14. The computer program product of claim 10, wherein instructions to perform the readiness assessment comprise instructions to:

calculate a readiness rating for each application cluster based on a plurality of readiness factors including at least one of an organization readiness factor and a technical readiness factor.

15. The computer program product of claim 14, further comprising instructions to:

populate a readiness grid with one or more data points, each data point representing an application cluster and having a position corresponding to the readiness rating of the application cluster.

16. The computer program product of claim 10, further comprising instructions to:

perform a risk assessment of each application cluster, wherein performing a risk assessment comprises instructions to calculate a risk rating for each application cluster based on a plurality of risk factors including at least one of an application risk factor and a collaboration risk factor.

17. The computer program product of claim 16, further comprising instructions to:

populate a risk grid with one or more data points, each data point representing an application cluster and having a position corresponding to the risk rating of the application cluster.

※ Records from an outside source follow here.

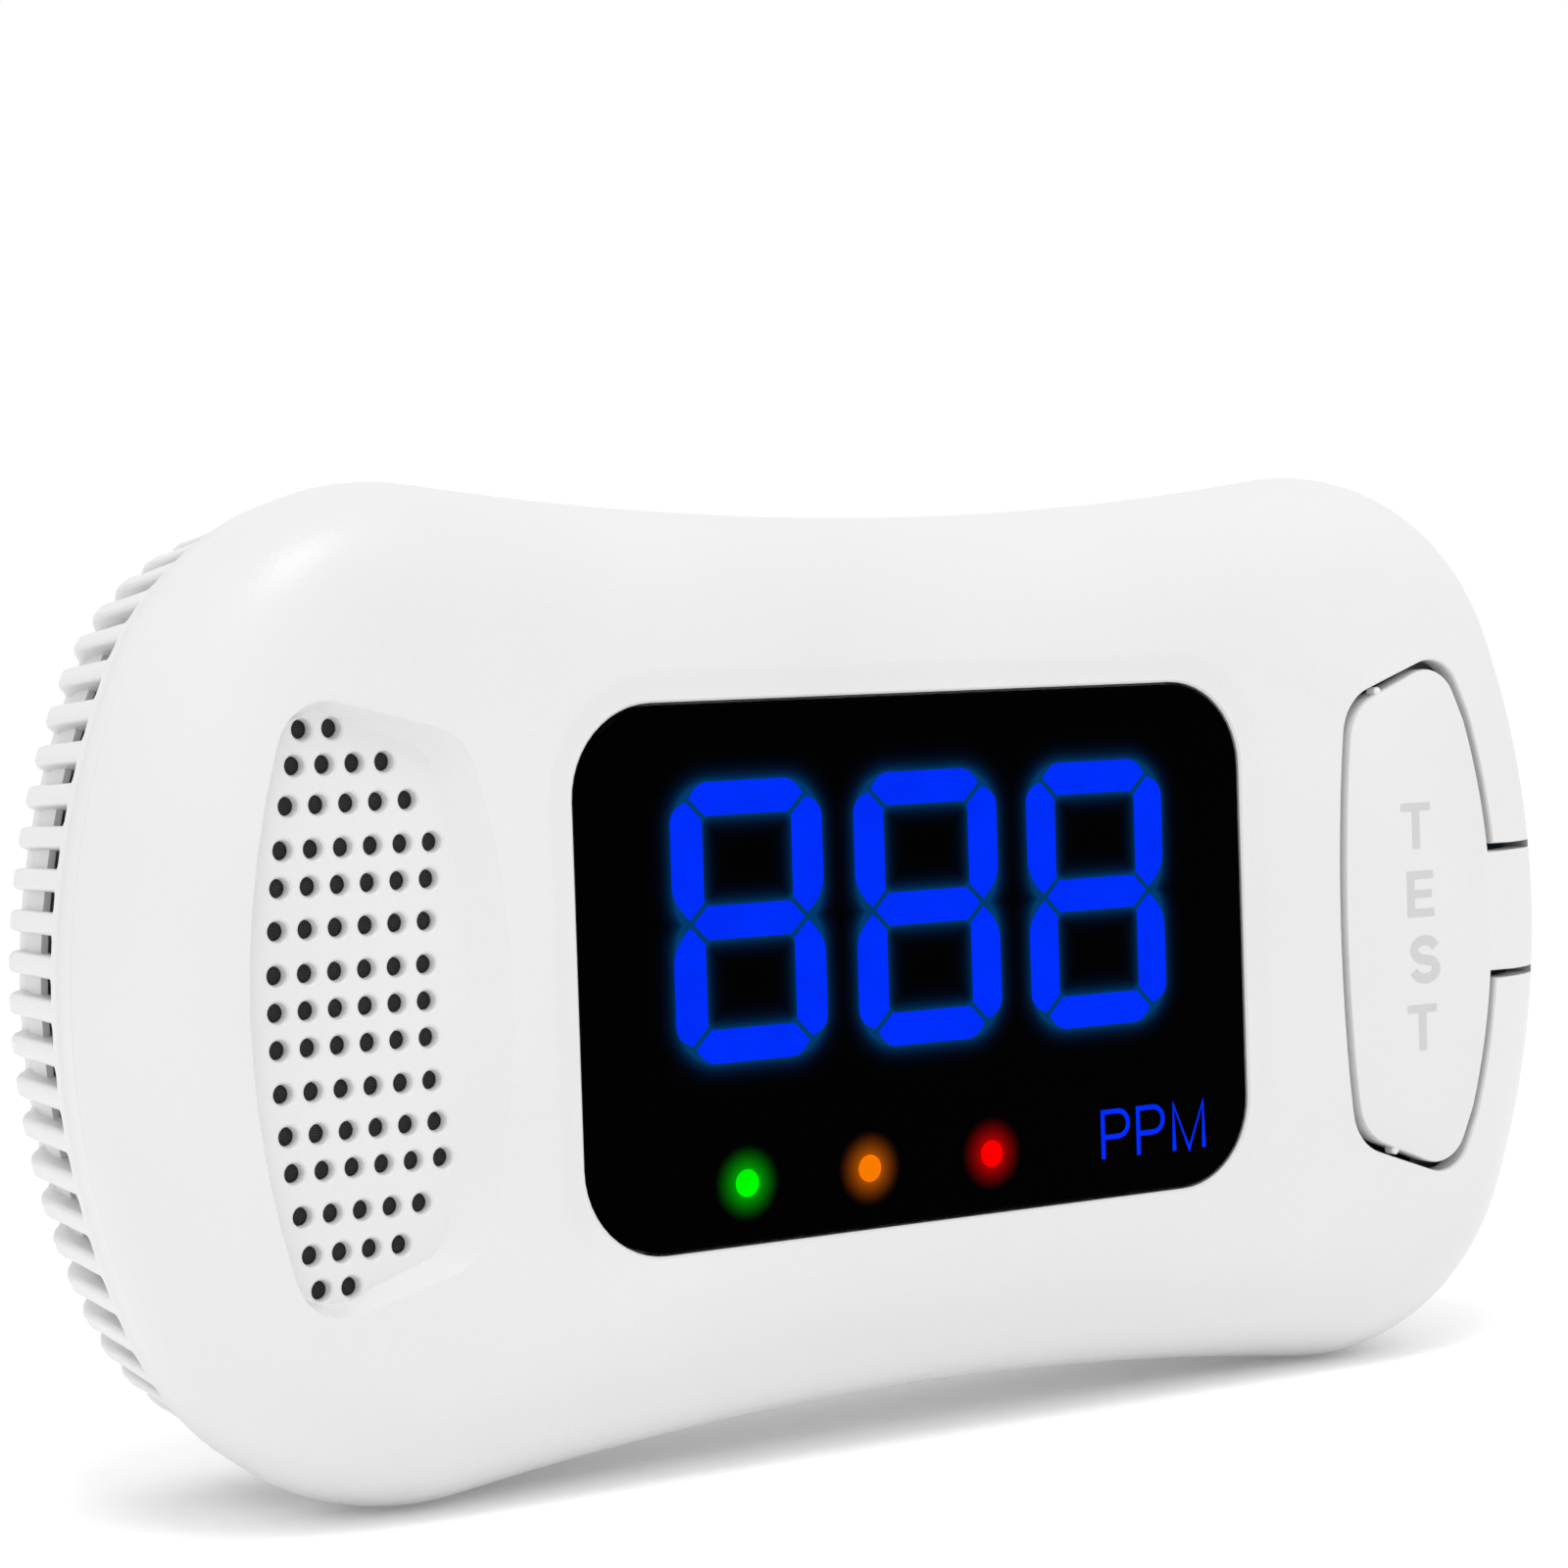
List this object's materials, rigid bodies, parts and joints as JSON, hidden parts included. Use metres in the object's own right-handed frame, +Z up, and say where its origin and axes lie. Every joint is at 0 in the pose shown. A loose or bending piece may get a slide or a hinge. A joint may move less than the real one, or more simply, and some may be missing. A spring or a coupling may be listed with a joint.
{
  "type": "carbon monoxide detector",
  "caption": "Wall-mounted battery carbon monoxide alarm: waisted white case, dark display window with digits and lamps, sounder grille, flush test button, side vents and battery door.",
  "frame": {"origin": "on the flat back face, midway between the two keyholes that the alarm hangs on", "axes": "+X to the right and +Z up as it hangs, seen from the front; +Y out of the back, into the wall, so the display faces -Y"},
  "size_m": [0.146, 0.0346, 0.0798],
  "materials": {
    "white_shell": "satin white moulded ABS with a fine spark-eroded texture",
    "window_black": "polished smoked acrylic",
    "blue_resin": "lit blue display resin",
    "green_led": "lit green lamp",
    "amber_led": "lit amber lamp",
    "red_led": "lit red lamp",
    "gasket": "matt black foam and rubber",
    "dust_mesh": "fine black woven dust mesh",
    "reflector": "satin white moulding",
    "board": "green solder mask on glass-fibre laminate",
    "steel": "nickel-plated steel",
    "brass": "bare brass disc",
    "black_part": "black moulded component bodies",
    "cell_jacket": "plain shrink jacket of a battery cell"
  },
  "bodies": {
    "case": {"aa_cell_1": "cell_jacket", "aa_cell_2": "cell_jacket", "aa_cell_3": "cell_jacket", "buzzer_case": "black_part", "capacitor": "black_part", "case_screw_1": "steel", "case_screw_2": "steel", "case_screw_3": "steel", "case_screw_4": "steel", "co_sensor_base": "black_part", "co_sensor_can": "steel", "contact_plate_1": "steel", "contact_plate_2": "steel", "contact_plate_3": "steel", "contact_plate_4": "steel", "contact_spring_1": "steel", "contact_spring_2": "steel", "contact_spring_3": "steel", "digit_resin_1": "blue_resin", "digit_resin_2": "blue_resin", "digit_resin_3": "blue_resin", "display_lens": "window_black", "display_reflector": "reflector", "dust_screen": "dust_mesh", "front_cover": "white_shell", "inductor": "black_part", "led_amber": "amber_led", "led_green": "green_led", "led_holder": "black_part", "led_red": "red_led", "lens_gasket": "gasket", "main_pcb": "board", "mcu_chip": "black_part", "pcb_screw_1": "steel", "pcb_screw_2": "steel", "piezo_disc": "brass", "rear_housing": "white_shell", "tact_switch_body": "black_part", "unit_light_block": "blue_resin"},
    "test_button": {"test_button": "white_shell"},
    "switch_plunger": {"tact_switch_plunger": "gasket"},
    "battery_door": {"battery_door": "white_shell"}
  },
  "joints": [
    {"name": "test_button_press", "type": "hinge", "parent": "case", "child": "test_button", "pos_m": [0.06915, -0.031, -0.02], "axis": [0, 0, -1], "range_deg": [0, 2.1], "stiffness_Nm_per_rad": 1},
    {"name": "switch_plunger_slide", "type": "slide", "parent": "case", "child": "switch_plunger", "axis": [0, 1, 0], "range_m": [0, 0.0005]},
    {"name": "battery_door_hinge", "type": "hinge", "parent": "case", "child": "battery_door", "pos_m": [0, -0.00125, -0.008], "axis": [1, 0, 0], "range_deg": [0, 95]}
  ],
  "couplings": [
    {"joint": "switch_plunger_slide", "follows": "test_button_press", "m_per_rad": 0.0136}
  ]
}
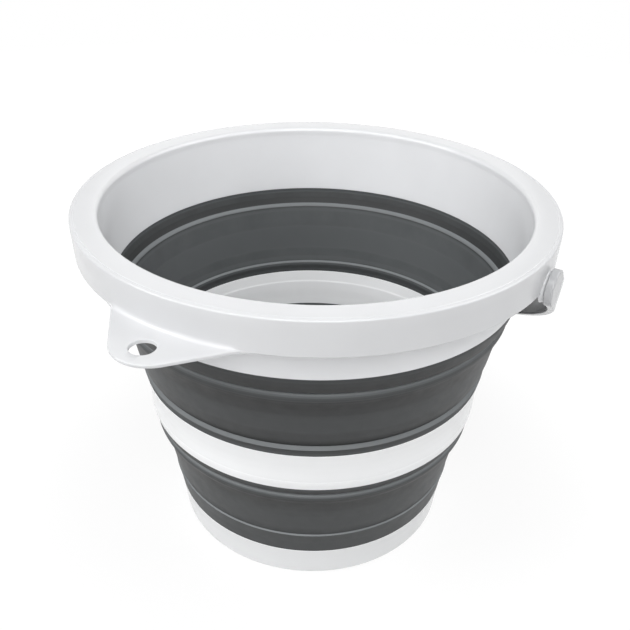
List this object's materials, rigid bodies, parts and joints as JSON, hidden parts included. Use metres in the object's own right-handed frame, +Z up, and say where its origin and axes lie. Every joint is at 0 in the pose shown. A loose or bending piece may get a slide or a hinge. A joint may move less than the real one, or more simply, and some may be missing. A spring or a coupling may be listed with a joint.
{
  "type": "collapsible camp bucket",
  "caption": "Round collapsible camp bucket: rigid rim frame, middle ring and base cup joined by soft folding bands, with a swinging bail and a hanging lug.",
  "frame": {"origin": "centre of the base's flat underside, where the bucket stands", "axes": "+Z up along the bucket's axis, +X along the bail's pivot axis, -Y towards the hanging lug; the bail hangs down on the +Y side"},
  "size_m": [0.3324, 0.3525, 0.248],
  "materials": {
    "white_plastic": "satin-gloss moulded polypropylene",
    "bail_plastic": "satin moulded polypropylene",
    "grey_rubber": "satin moulded thermoplastic rubber"
  },
  "bodies": {
    "base": {"base_cup": "white_plastic", "lower_band": "grey_rubber"},
    "ring": {"middle_ring": "white_plastic", "upper_band": "grey_rubber"},
    "rim": {"rim_frame": "white_plastic"},
    "bail": {"bail": "bail_plastic"}
  },
  "joints": [
    {"name": "lower_fold", "type": "slide", "parent": "base", "child": "ring", "axis": [0, 0, -1], "range_m": [0, 0.091], "deforming": ["lower_band"]},
    {"name": "upper_fold", "type": "slide", "parent": "ring", "child": "rim", "axis": [0, 0, -1], "range_m": [0, 0.091], "deforming": ["upper_band"]},
    {"name": "bail_swing", "type": "hinge", "parent": "rim", "child": "bail", "pos_m": [0, 0, 0.2265], "axis": [1, 0, 0], "range_deg": [0, 212]}
  ]
}
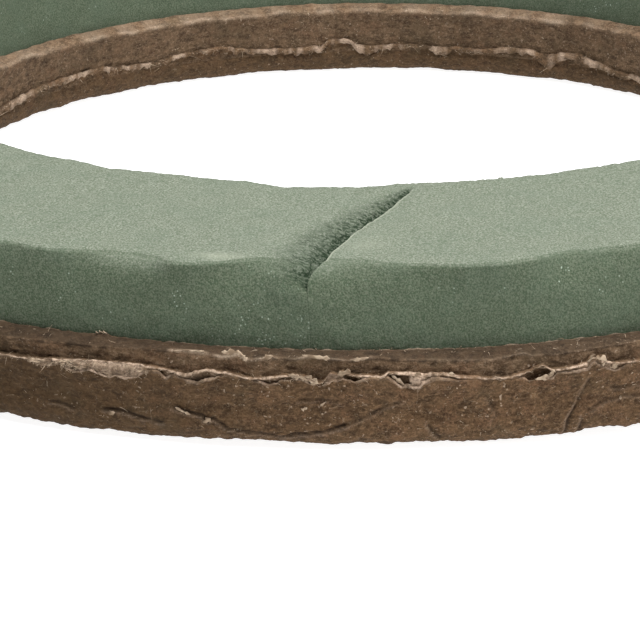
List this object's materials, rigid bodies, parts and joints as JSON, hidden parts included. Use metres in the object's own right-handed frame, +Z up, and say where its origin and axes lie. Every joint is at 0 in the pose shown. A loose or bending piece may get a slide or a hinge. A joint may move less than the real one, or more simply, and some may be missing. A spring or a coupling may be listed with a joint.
{
  "type": "floral foam ring with fibre base",
  "caption": "Wreath ring of dry green floral foam arcs glued into a brown pressed-fibre channel with torn outer edges.",
  "frame": {"origin": "centre of the ring, on the surface that it stands on", "axes": "+Z up along the ring's axis; -Y is the front, where the notched joint is; +X to the right"},
  "size_m": [0.3, 0.3, 0.032],
  "materials": {
    "wrap_fibre": "matte",
    "channel_fibre": "matte",
    "foam": "matte",
    "glue": "satin"
  },
  "bodies": {
    "root": {"outer_wrap": "wrap_fibre", "fibre_channel": "channel_fibre", "foam_arc_front_right": "foam", "foam_arc_back_right": "foam", "foam_arc_back_left": "foam", "foam_arc_front_left": "foam", "glue_front_right": "glue", "glue_back_right": "glue", "glue_back_left": "glue", "glue_front_left": "glue"}
  },
  "joints": []
}
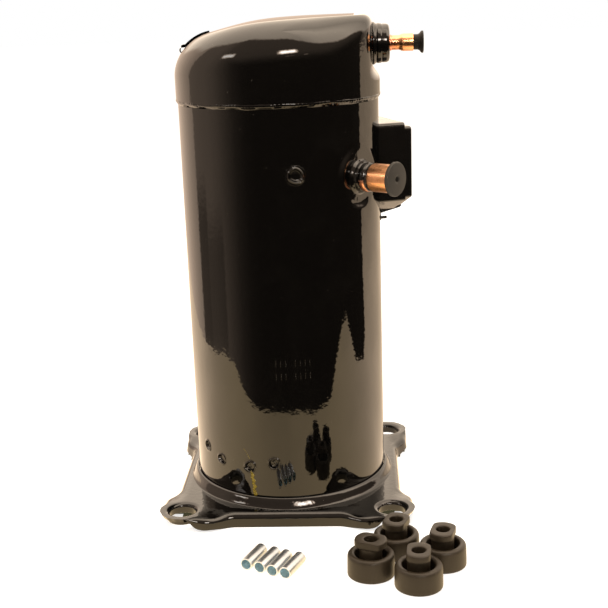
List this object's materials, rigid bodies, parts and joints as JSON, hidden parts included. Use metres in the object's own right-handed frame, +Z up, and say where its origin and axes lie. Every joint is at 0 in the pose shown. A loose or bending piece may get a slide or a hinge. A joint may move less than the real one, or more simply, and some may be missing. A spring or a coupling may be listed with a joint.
{
  "type": "scroll compressor",
  "caption": "Upright hermetic scroll compressor with welded shell, square foot plate, capped copper suction and discharge stubs, terminal box and loose rubber mounting kit.",
  "frame": {"origin": "centre of the bottom cap's flat underside, on the shell's axis, level with the foot plate's lips", "axes": "+Z up along the shell, +X out of the discharge stub, -Y towards the front, where the loose mounting kit lies"},
  "size_m": [0.2705, 0.3466, 0.445],
  "materials": {
    "black_paint": "gloss black paint",
    "copper": "drawn copper, satin",
    "soft_plug": "matte black",
    "grommet_rubber": "matte moulded rubber",
    "zinc": "zinc plated, bright",
    "box_plastic": "black moulded plastic, semi-gloss",
    "iron": "machined grey iron",
    "steel": "machined steel",
    "bronze": "machined bronze",
    "lamination": "stacked lamination steel",
    "winding": "enamelled copper wire",
    "alloy": "die-cast aluminium",
    "seal_polymer": "filled polymer"
  },
  "bodies": {
    "casing": {"shell_body": "black_paint", "bottom_cap": "black_paint", "top_cap": "black_paint", "top_weld_bead": "black_paint", "base_plate": "black_paint", "discharge_fitting": "black_paint", "discharge_tube": "copper", "suction_fitting": "black_paint", "suction_tube": "copper", "terminal_box": "box_plastic", "cover_hinge_pin": "zinc", "terminal_feedthrough": "steel", "terminal_pin_1": "steel", "terminal_pin_2": "steel", "terminal_pin_3": "steel", "terminal_block": "box_plastic", "ground_screw": "zinc", "sensor_strap": "black_paint", "main_bearing_housing": "iron", "main_bearing_bush": "bronze", "scroll_bolt_1": "steel", "scroll_bolt_2": "steel", "scroll_bolt_3": "steel", "scroll_bolt_4": "steel", "stator_core": "lamination", "upper_winding": "winding", "lower_winding": "winding", "motor_protector": "box_plastic", "motor_lead": "soft_plug", "lower_bearing_bracket": "steel", "lower_bearing_bush": "bronze", "thrust_washer": "bronze", "muffler_plate": "steel", "check_valve_cage": "steel", "relief_valve": "bronze", "suction_baffle": "steel"},
    "crank": {"crankshaft": "steel", "drive_bushing": "steel", "oil_pickup_tube": "steel", "upper_counterweight": "bronze", "rotor": "lamination", "lower_counterweight": "bronze"},
    "orbiter": {"orbiting_scroll": "iron", "orbiting_scroll_bush": "bronze"},
    "oldham": {"oldham_ring": "alloy"},
    "fixed_scroll_set": {"fixed_scroll": "iron"},
    "seal": {"floating_seal": "seal_polymer"},
    "check_valve": {"check_valve_disc": "steel"},
    "terminal_lid": {"terminal_cover": "box_plastic"},
    "latch": {"cover_latch": "zinc"},
    "discharge_cap": {"discharge_plug": "soft_plug"},
    "suction_cap": {"suction_plug": "soft_plug"},
    "loose_grommet_1": {"grommet_1": "grommet_rubber"},
    "loose_grommet_2": {"grommet_2": "grommet_rubber"},
    "loose_grommet_3": {"grommet_3": "grommet_rubber"},
    "loose_grommet_4": {"grommet_4": "grommet_rubber"},
    "loose_sleeve_1": {"sleeve_1": "zinc"},
    "loose_sleeve_2": {"sleeve_2": "zinc"},
    "loose_sleeve_3": {"sleeve_3": "zinc"},
    "loose_sleeve_4": {"sleeve_4": "zinc"}
  },
  "joints": [
    {"name": "crank_spin", "type": "hinge", "parent": "casing", "child": "crank", "pos_m": [0, 0, 0.2], "axis": [0, 0, 1], "continuous": true},
    {"name": "orbit_turn", "type": "hinge", "parent": "crank", "child": "orbiter", "pos_m": [0, 0.00357, 0.31], "axis": [0, 0, 1], "continuous": true},
    {"name": "oldham_slide", "type": "slide", "parent": "casing", "child": "oldham", "axis": [1, 0, 0], "range_m": [-0.00357, 0.00357]},
    {"name": "fixed_scroll_float", "type": "slide", "parent": "casing", "child": "fixed_scroll_set", "axis": [0, 0, 1], "range_m": [0, 0.0008]},
    {"name": "seal_float", "type": "slide", "parent": "fixed_scroll_set", "child": "seal", "axis": [0, 0, 1], "range_m": [0, 0.0005]},
    {"name": "check_valve_lift", "type": "slide", "parent": "casing", "child": "check_valve", "axis": [0, 0, 1], "range_m": [0, 0.008]},
    {"name": "terminal_cover_swing", "type": "hinge", "parent": "casing", "child": "terminal_lid", "pos_m": [0.08854, 0.07777, 0.315], "axis": [0, 0, 1], "range_deg": [0, 105]},
    {"name": "cover_latch_swing", "type": "hinge", "parent": "casing", "child": "latch", "pos_m": [0.08645, 0.03147, 0.2603], "axis": [-0.342, 0.9397, 0], "range_deg": [0, 75]},
    {"name": "discharge_plug_pull", "type": "slide", "parent": "casing", "child": "discharge_cap", "axis": [1, 0, 0], "range_m": [0, 0.03]},
    {"name": "suction_plug_pull", "type": "slide", "parent": "casing", "child": "suction_cap", "axis": [0.8121, -0.5835, 0], "range_m": [0, 0.03]},
    {"name": "grommet_1_lift", "type": "slide", "parent": "casing", "child": "loose_grommet_1", "axis": [0, 0, 1], "range_m": [0, 0.04]},
    {"name": "grommet_2_lift", "type": "slide", "parent": "casing", "child": "loose_grommet_2", "axis": [0, 0, 1], "range_m": [0, 0.04]},
    {"name": "grommet_3_lift", "type": "slide", "parent": "casing", "child": "loose_grommet_3", "axis": [0, 0, 1], "range_m": [0, 0.04]},
    {"name": "grommet_4_lift", "type": "slide", "parent": "casing", "child": "loose_grommet_4", "axis": [0, 0, 1], "range_m": [0, 0.04]},
    {"name": "sleeve_1_lift", "type": "slide", "parent": "casing", "child": "loose_sleeve_1", "axis": [0, 0, 1], "range_m": [0, 0.04]},
    {"name": "sleeve_2_lift", "type": "slide", "parent": "casing", "child": "loose_sleeve_2", "axis": [0, 0, 1], "range_m": [0, 0.04]},
    {"name": "sleeve_3_lift", "type": "slide", "parent": "casing", "child": "loose_sleeve_3", "axis": [0, 0, 1], "range_m": [0, 0.04]},
    {"name": "sleeve_4_lift", "type": "slide", "parent": "casing", "child": "loose_sleeve_4", "axis": [0, 0, 1], "range_m": [0, 0.04]}
  ],
  "couplings": [
    {"joint": "orbit_turn", "follows": "crank_spin", "ratio": -1}
  ]
}
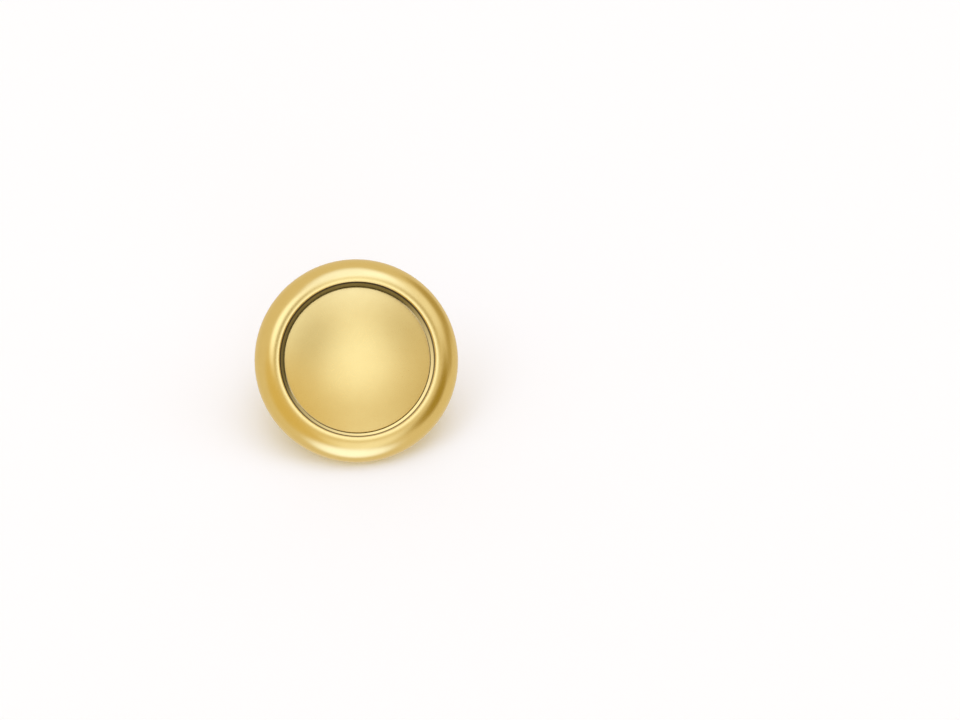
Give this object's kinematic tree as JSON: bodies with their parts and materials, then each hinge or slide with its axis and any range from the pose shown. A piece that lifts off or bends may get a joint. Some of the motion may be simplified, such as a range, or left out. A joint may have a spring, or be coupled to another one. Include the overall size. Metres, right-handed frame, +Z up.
{
  "type": "button earring",
  "caption": "Round gold button ear stud: a rounded ring setting, a low domed centre in a narrow dark groove and a straight post.",
  "frame": {"origin": "on the surface that the earring rests on, under the middle of its bounding box", "axes": "+Z up; the domed face looks along -Y and 45 degrees up, the post runs back to +Y and down to its tip; +X to the viewer's right, across the ring's diameter"},
  "size_m": [0.018, 0.0162, 0.0134],
  "materials": {
    "ring_metal": "polished gold plate over cast brass",
    "dome_metal": "polished gold plate over pressed brass",
    "post_metal": "gold plate over drawn wire and a stamped pad"
  },
  "bodies": {
    "root": {"rim": "ring_metal", "dome": "dome_metal", "ear_post": "post_metal"}
  },
  "joints": []
}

18. The computer program product of claim 16, wherein the sourcing model recommendation is further based on the results of the risk assessment.

19. An apparatus comprising:

means for grouping a plurality of application programs to form one or more application clusters;

means for performing a suitability assessment of each application cluster;

means for performing a readiness assessment of each application cluster; and

means for providing a sourcing model recommendation for each application cluster based at least upon the results of the suitability assessment and the readiness assessment.

20. The apparatus of claim 19, further comprising:

means for performing a risk assessment of each application cluster, and wherein the means for providing a sourcing model recommendation for each application cluster is further based upon the results of the risk assessment.